# start of Raw data
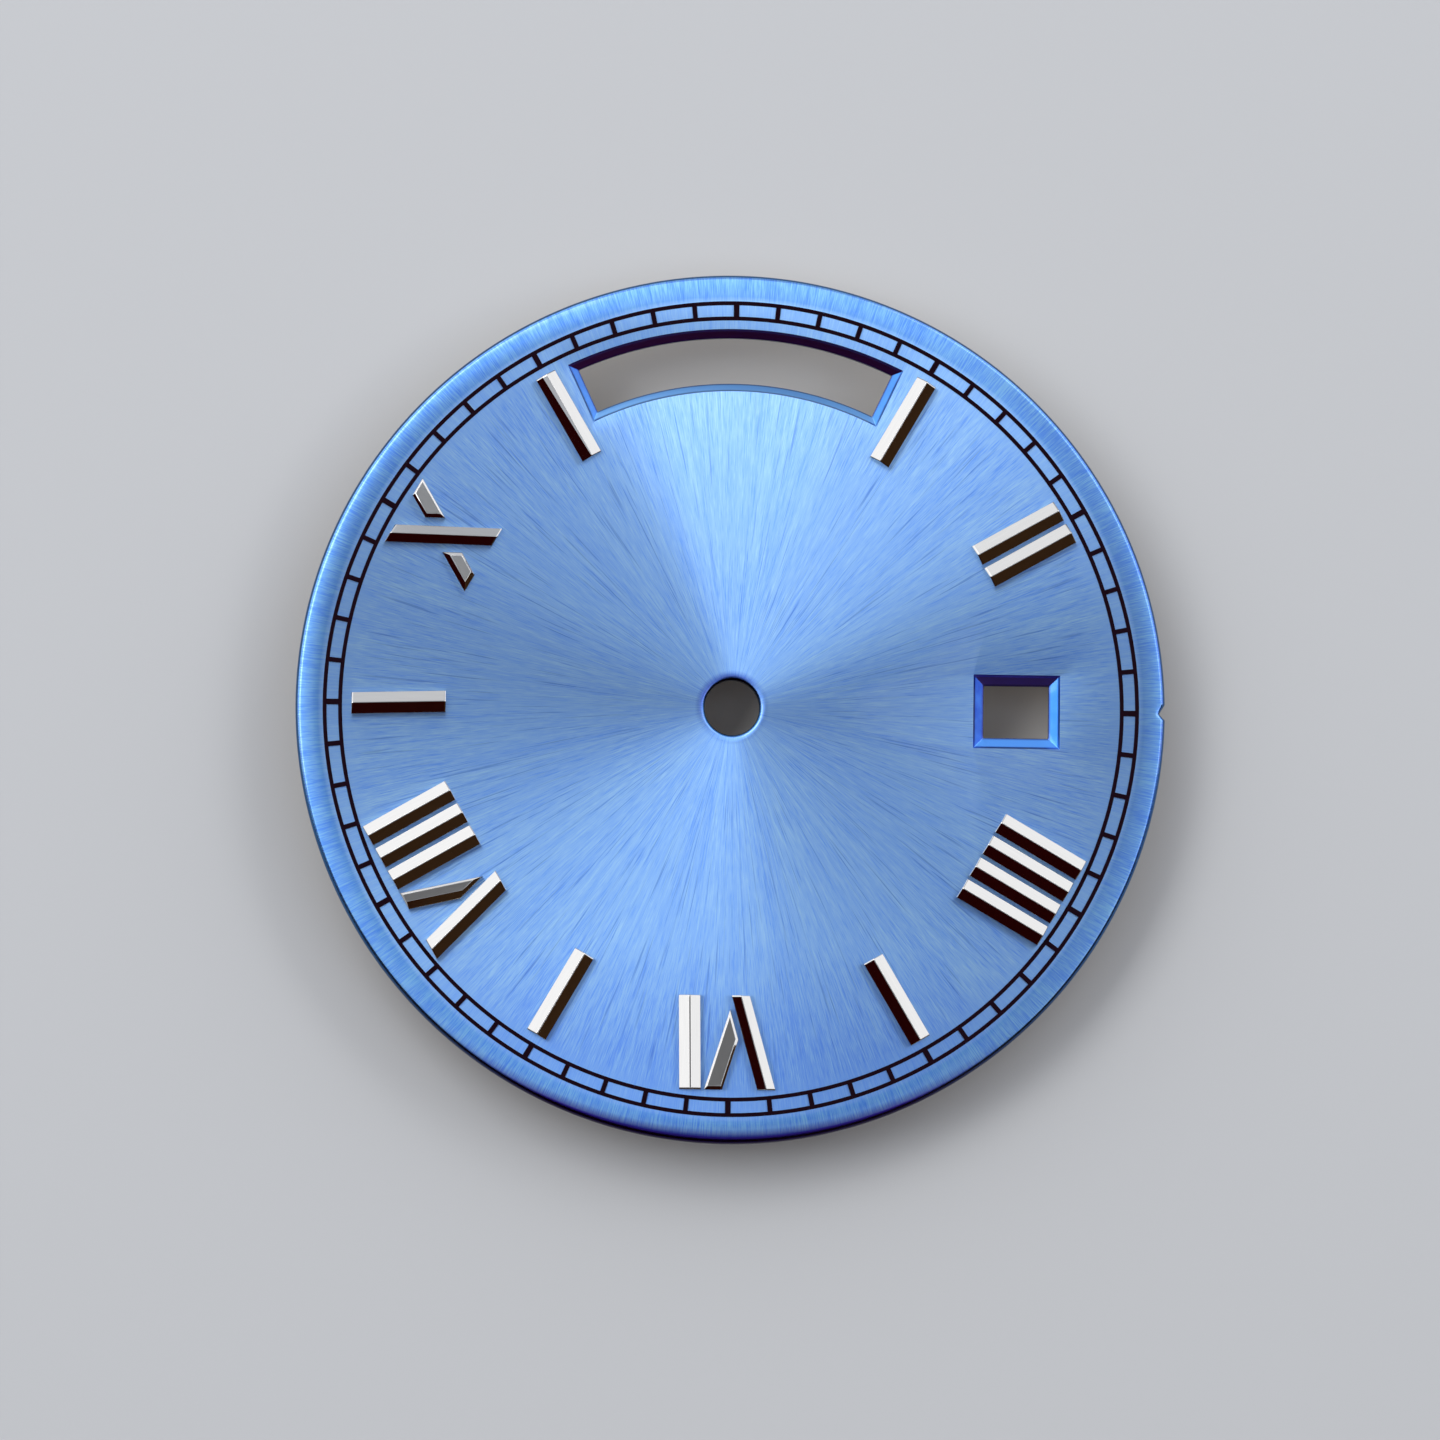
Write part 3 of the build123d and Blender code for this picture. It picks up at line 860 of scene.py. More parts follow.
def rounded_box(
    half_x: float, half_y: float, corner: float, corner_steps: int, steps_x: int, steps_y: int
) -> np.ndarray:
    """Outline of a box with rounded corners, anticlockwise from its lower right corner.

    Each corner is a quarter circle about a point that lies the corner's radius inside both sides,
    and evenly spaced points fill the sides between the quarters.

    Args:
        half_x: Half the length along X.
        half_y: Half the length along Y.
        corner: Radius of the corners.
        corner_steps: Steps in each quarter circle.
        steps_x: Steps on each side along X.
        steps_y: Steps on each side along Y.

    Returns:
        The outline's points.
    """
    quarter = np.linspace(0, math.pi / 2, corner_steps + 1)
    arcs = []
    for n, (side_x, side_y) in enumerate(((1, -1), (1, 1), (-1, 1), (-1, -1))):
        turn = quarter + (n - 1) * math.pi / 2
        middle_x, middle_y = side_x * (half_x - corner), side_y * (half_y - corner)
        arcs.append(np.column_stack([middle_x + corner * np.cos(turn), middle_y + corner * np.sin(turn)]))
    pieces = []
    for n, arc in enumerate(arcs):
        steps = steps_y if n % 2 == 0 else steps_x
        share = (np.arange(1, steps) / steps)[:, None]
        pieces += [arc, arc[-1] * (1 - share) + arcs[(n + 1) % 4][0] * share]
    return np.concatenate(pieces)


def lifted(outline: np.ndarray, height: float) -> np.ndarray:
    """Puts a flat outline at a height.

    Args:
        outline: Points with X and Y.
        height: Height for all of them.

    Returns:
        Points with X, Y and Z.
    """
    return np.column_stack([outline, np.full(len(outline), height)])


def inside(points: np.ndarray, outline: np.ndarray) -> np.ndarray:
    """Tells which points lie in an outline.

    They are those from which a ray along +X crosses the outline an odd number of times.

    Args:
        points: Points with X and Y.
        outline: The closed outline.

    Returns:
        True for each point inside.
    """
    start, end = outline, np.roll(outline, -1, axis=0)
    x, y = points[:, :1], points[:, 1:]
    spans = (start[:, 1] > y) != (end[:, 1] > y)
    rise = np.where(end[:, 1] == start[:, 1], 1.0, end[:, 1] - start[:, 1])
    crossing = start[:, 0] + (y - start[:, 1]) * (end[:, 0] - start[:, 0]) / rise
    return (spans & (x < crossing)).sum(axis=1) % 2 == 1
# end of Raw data
## What to produce
Take the lines above from the first through the one containing "and evenly spaced" and reproduce them exactly; include nothing else.

## Full solution
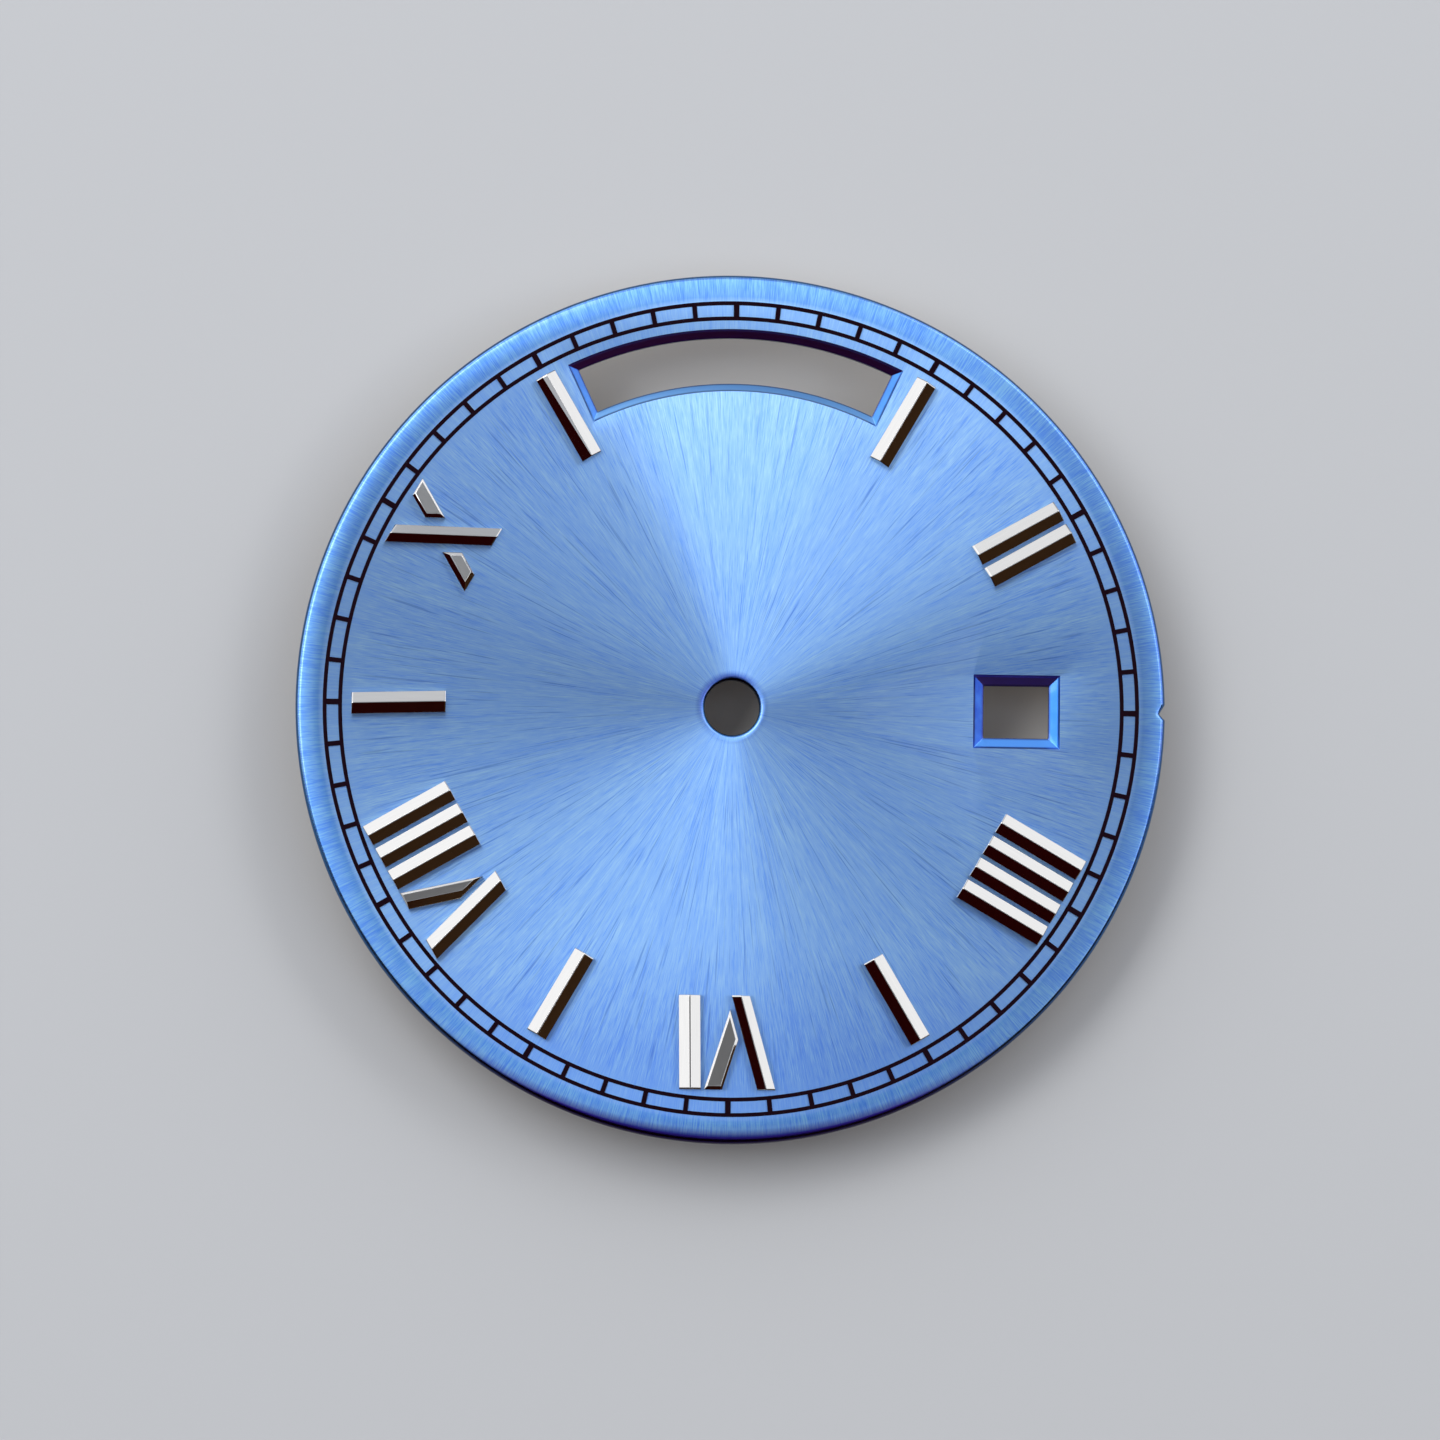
Write part 3 of the build123d and Blender code for this picture. It picks up at line 860 of scene.py. More parts follow.
def rounded_box(
    half_x: float, half_y: float, corner: float, corner_steps: int, steps_x: int, steps_y: int
) -> np.ndarray:
    """Outline of a box with rounded corners, anticlockwise from its lower right corner.

    Each corner is a quarter circle about a point that lies the corner's radius inside both sides,
    and evenly spaced points fill the sides between the quarters.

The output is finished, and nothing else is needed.